Mas, no contexto do drama divino, também o kósmos, para algumas vertentes greco-romanas e cristãs, é devidamente pensado por um Demiurgo, que trabalha primeiramente semeando as almas, proporcionando elementos e riqueza, abundância para o crescimento, até que finalmente o fogo surge também de cima para arrebatar a criação de volta para o criador, em um momento de êxtase. Através do fogo, o criador inspira de volta para si os elementos fundamentais do kósmos, “fumando” sua criação. Do pó ao pó. Todo aquele processo de criação e desenvolvimento do kósmos está a serviço de um propósito maior e misterioso; a vida está submetida à morte, é verdade, mas como sua própria essência. A abundância graciosa da vida revela em formas a abundância do criador; a graciosidade da vida, que morre, que vira pó, apenas se recolhe em sua origem em um ato de sacrifício. Tal como o criador se sacrificou: com esmero, com seu trabalho contínuo, deu vida à sua própria alma ao criar o mundo, e tudo isso para depois arrebata-la.

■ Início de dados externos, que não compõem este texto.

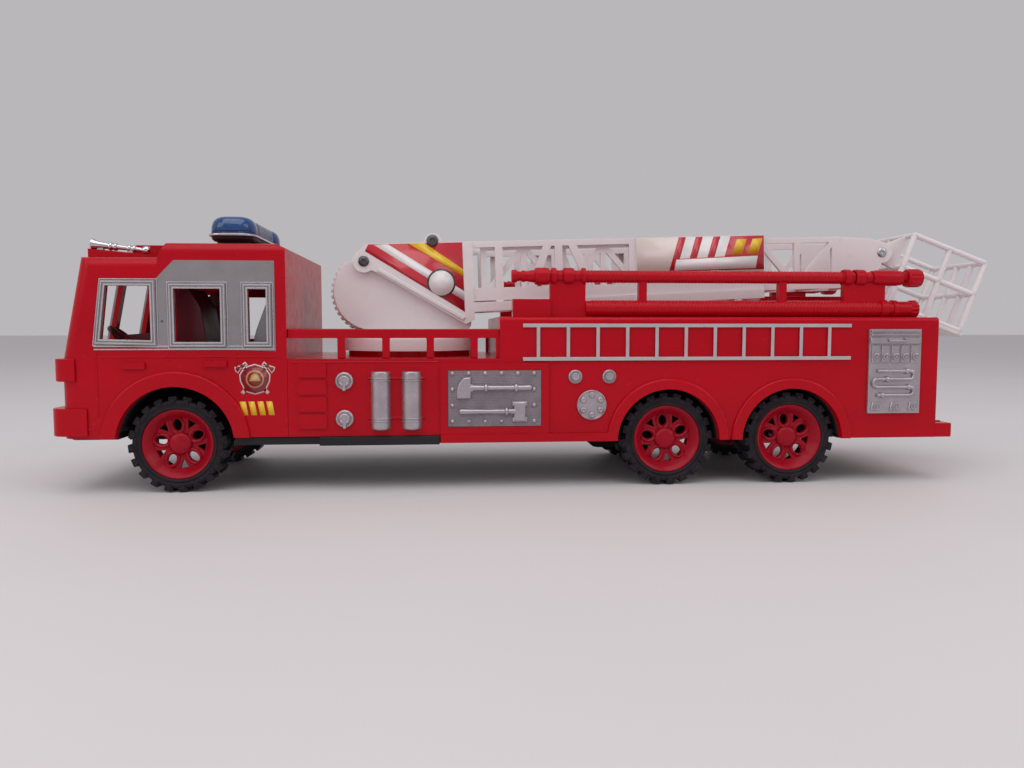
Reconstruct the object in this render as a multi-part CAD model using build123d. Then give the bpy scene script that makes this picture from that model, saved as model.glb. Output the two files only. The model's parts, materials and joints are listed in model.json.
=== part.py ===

A vida é inútil, os fenômenos envolvidos nela não nos são úteis, e quando tentamos dar uma utilidade para eles surge o fogo e nos elimina. A vida é feita para se mostrar, para brilhar, é a um gozo espiritual e cósmico que ela “serve”, inalcançável para nossas ambições mesquinhas. O termo “fenômeno” vem do grego e significa “aquilo que se mostra”; assim, os fenômenos que compõem a vida são simplesmente “mostrações”, “revelações”. São imagens de algo. Da mesma maneira, os elementos que compõem o tabaco apenas revelam um sabor divino e invisível, intocável; ao se fumar este tabaco ocorre a concretização da obra, sua realização final, isto é, o fim para o qual ela foi feita aconteceu. Assim o mundo, ao ser consumido pelo fogo, está realizando sua razão de ser. Sua razão de ser não é simplesmente morrer, mas retornar ao criador tendo cumprida sua participação no Grande Espetáculo.